I compile the program by using:
cmake -DCMAKE_Fortran_COMPILER=mpifort -DCMAKE_CXX_COMPILER=mpic++ -DCMAKE_C_COMPILER=mpicc /path/to/source
Could please tell me the following info?
- How you compile NECI
- MPI version
- OS and libgfortran version
@demetriovilardi Thank you for looking into this.
We saw the segfaults happen on both RHEL 8.8 and 9.4 systems, across a range of CPU types (different generations of Intel & AMD). OpenMPI version we're using for this is v4.1.5. gfortran version is 12.3.0 (we install our own GCC)
We build NECI via EasyBuild, which uses the following cmake command:
cmake -DCMAKE_INSTALL_PREFIX=/software/NECI/20230620-foss-2023a -DCMAKE_BUILD_TYPE=Release -DCMAKE_VERBOSE_MAKEFILE=ON -DCMAKE_FIND_USE_PACKAGE_REGISTRY=OFF -DPYTHON_EXECUTABLE=/software/Python/3.11.3-GCCcore-12.3.0/bin/python -DPython_EXECUTABLE=/software/Python/3.11.3-GCCcore-12.3.0/bin/python -DPython3_EXECUTABLE=/software/Python/3.11.3-GCCcore-12.3.0/bin/python -DENABLE_HDF5=ON
In addition, we set $CFLAGS, $CXXFLAGS and $F90FLAGS to "-O2 -ftree-vectorize -march=native -fno-math-errno" (and cmake should pick up on this)
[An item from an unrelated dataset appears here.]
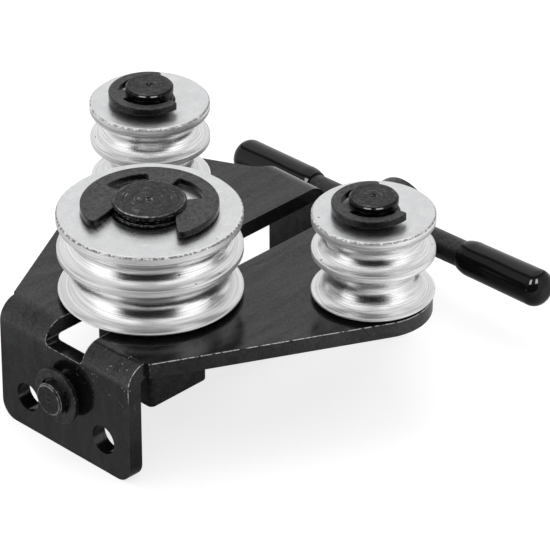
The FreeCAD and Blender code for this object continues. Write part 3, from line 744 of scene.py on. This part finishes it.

In addition, we set $CFLAGS, $CXXFLAGS and $F90FLAGS to "-O2 -ftree-vectorize -march=native -fno-math-errno" (and cmake should pick up on this)
Just a quick comment on this one.¹ NECI anyway uses -O3 -march=native for Release builds and -ftree-vectorize is implied with O3; is there a specific reason you want to avoid O3?
@demetriovilardi it seems like a good idea to also add -fno-math-errno to Release builds, isn't it?
¹ I changed groups and am not anymore one of the maintainers.
In addition, we set $CFLAGS, $CXXFLAGS and $F90FLAGS to "-O2 -ftree-vectorize -march=native -fno-math-errno" (and cmake should pick up on this)
Just a quick comment on this one.¹ NECI anyway uses
-O3 -march=nativefor Release builds and-ftree-vectorizeis implied withO3; is there a specific reason you want to avoid O3?
This has grown historically I guess: -O2 used to be a lot more stable in terms of generating correct machine instructions than -O3, and at some point we noticed a significant benefit of enabling -ftree-vectorize.
There may still be some compiler optimizations enabled with -O3 (and not in -O2) that could have a negative side effect, like on floating-point accuracy for example.
After analysing the test with valgrind, we noticed an issue about a missing initialisation of a variable inside the test back_spawn_excit_gen.F90, that caused a memory problem at the line you specified. This issue doesn't affect the main program and we will fix it soon on our internal repository.
@demetriovilardi Can you point us to the details of the fix, so we can apply a patch for this and have a test suite that passes in full?
Essentially, inside unit_tests/back_spawn_excit_gen/test_back_spawn_excit_gen.F90, the array KPointToBasisFn is not initialised after allocation, in test_back_spawn_excit_gen.F90:66 and test_back_spawn_excit_gen.F90:405. One can add
KPointToBasisFn = -1
one line after allocation in both cases. After this change I get no further valgrind warnings or errors.
@PetrKralCZ Can you look into making a patch file for NECI based on this info, and see if that fixes the segfaults we were seeing in the test suite?